The previous system needed a definite change but the change has to be more transparent and should not impinge on the right to information.

The Modi government has argued before the Supreme Court that citizens “do not have a general right to know regarding the funding of political parties”. How do you respond to this?

The attorney general (R Venkatramani) said this on the first day, [to which] I said it is my fundamental right to know this as a citizen. I have a fundamental right to know everything about my candidate, including where their funding comes from. How can you say I don’t have the right? If I don’t have the right to know, then you should also take away the provision for the candidates to make disclosures, maybe?

How do you think the government will respond to this judgement? When it came to the Supreme Court judgement on ECI appointments directing that a panel including the Chief Justice of India advise the President on selecting the EC members, the Centre brought in a bill to nullify this judgement and keep the CJI out of the selection process. Is the government likely to do something similar in this case, too?

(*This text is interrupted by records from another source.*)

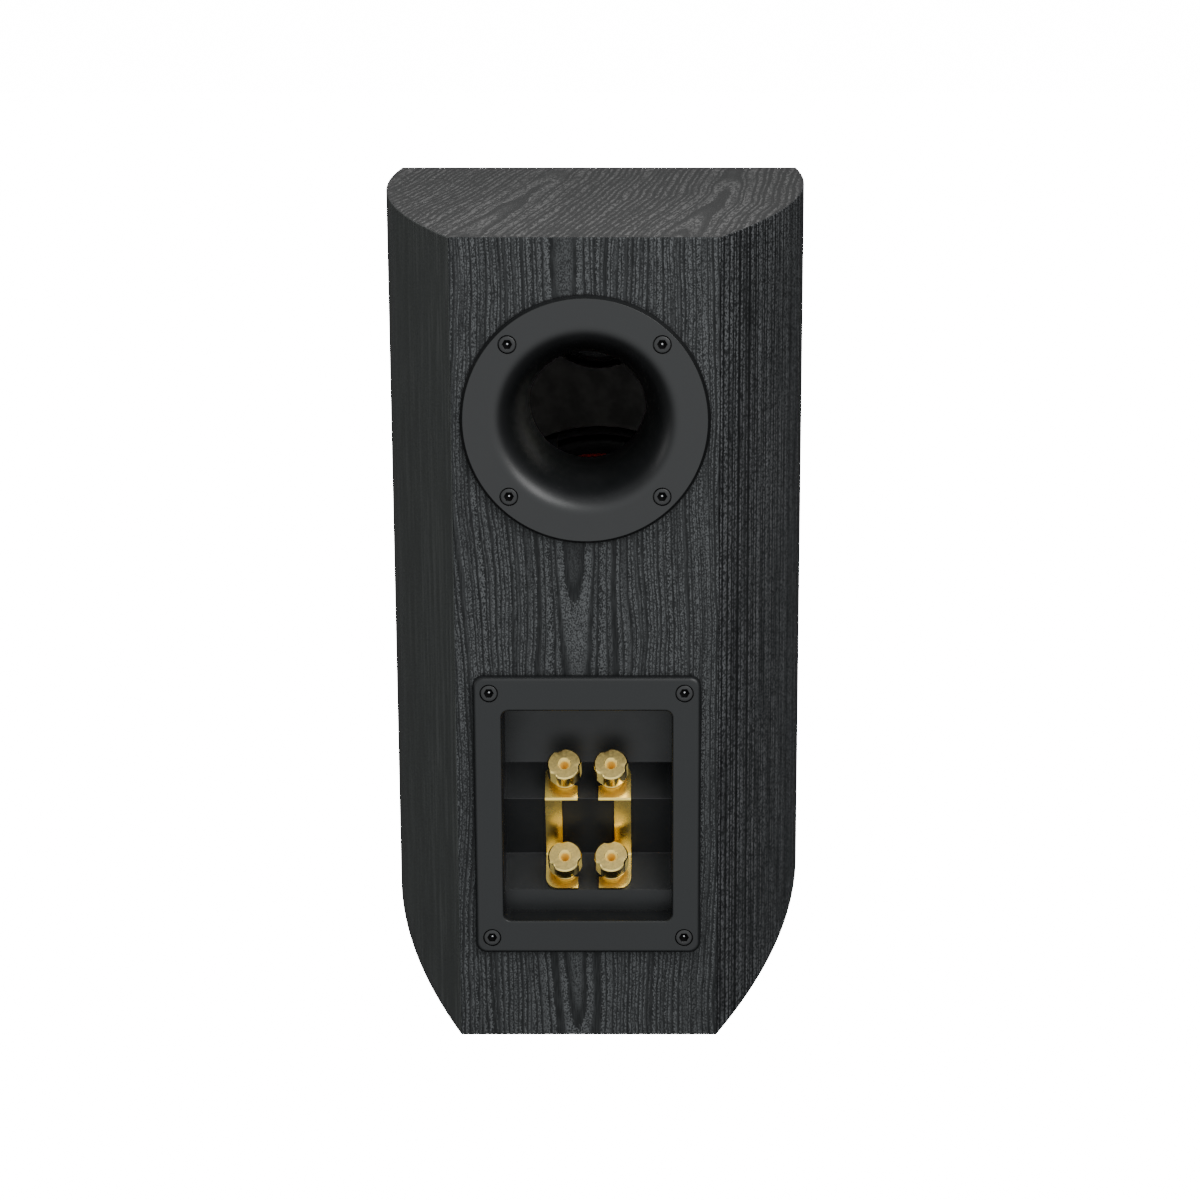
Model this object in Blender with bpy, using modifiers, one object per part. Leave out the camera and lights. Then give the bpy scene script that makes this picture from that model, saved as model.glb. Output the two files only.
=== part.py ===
"""A two-way bookshelf speaker with a rear port and bi-wire terminals, piece by piece.

Frame: the origin is on the floor under the middle of the cabinet. +Z is up, the drivers
face -Y and the port and terminals face +Y. All sizes are in metres, written as mm * MM.
"""
import math

import bmesh
import bpy
from mathutils import Matrix, Vector

MM = 0.001
GAP = 0.3 * MM            # clearance left between pieces that rest on each other

# Cabinet: a constant plan, with sides that are arcs drawn in towards the back
HEIGHT = 330 * MM
DEPTH = 302 * MM          # baffle face to back panel face
HALF_WIDEST = 97.4 * MM
WIDEST_FROM_BACK = 264 * MM
SIDE_RADIUS = 803.6 * MM
PLATE = 15 * MM           # top, bottom and side panels
BAFFLE = 20 * MM
BACK_PANEL = 18 * MM
FRONT_Y = -DEPTH / 2
BACK_Y = DEPTH / 2
PROUD = 4 * MM            # drivers, port flange and terminal plate stand out this far
FLANGE = PROUD - GAP      # the thickness of all their flanges

# Rear port
PORT_Z = 258.5 * MM
PORT_FLANGE_R = 49.4 * MM
PORT_MOUTH_R = 37.5 * MM
PORT_THROAT_R = 24 * MM
PORT_WALL = 2.5 * MM
PORT_FLARE = 30 * MM      # depth over which the mouth narrows to the throat
PORT_LENGTH = 48 * MM     # from the back panel's face to the inner end
PORT_SCREW_PITCH = 60.5 * MM

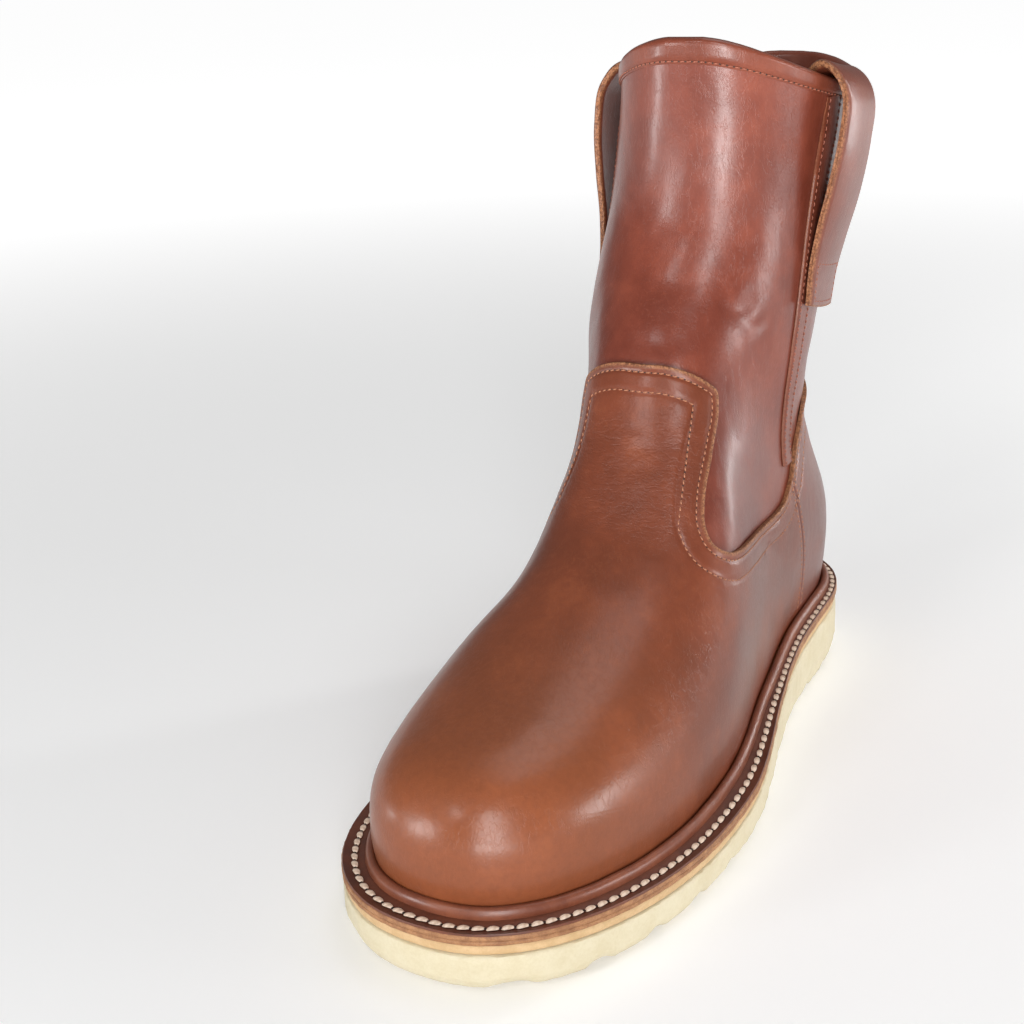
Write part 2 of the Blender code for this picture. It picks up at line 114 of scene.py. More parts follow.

Let’s wait and watch. Anything can happen, they can even issue an ordinance. But such a step will give them a bad name, because the entire set of amendments has been called unconstitutional. 

What were the challenges you faced when you were trying to create more transparency around electoral bonds? How many RTIs did you file, in trying to uncover the documents around these bonds?

I don’t even recollect the number of RTIs, but it will be many, many, maybe over 100 or so. When initial documents show you that there is something amiss and it needs more information, you end up filing follow-up RTIs on the same subject.

One major challenge I faced was, government websites have been geo-fenced, which means that me, sitting in the United States, cannot access government websites like the ECI or even my own pension website. 

Somewhere in the journey, I woke up one day to a WhatsApp message on my phone—it said anyone who wrote against Modi, the BJP or the RSS, would meet the same fate as Gauri Lankesh. I refuse to be fazed by such threats.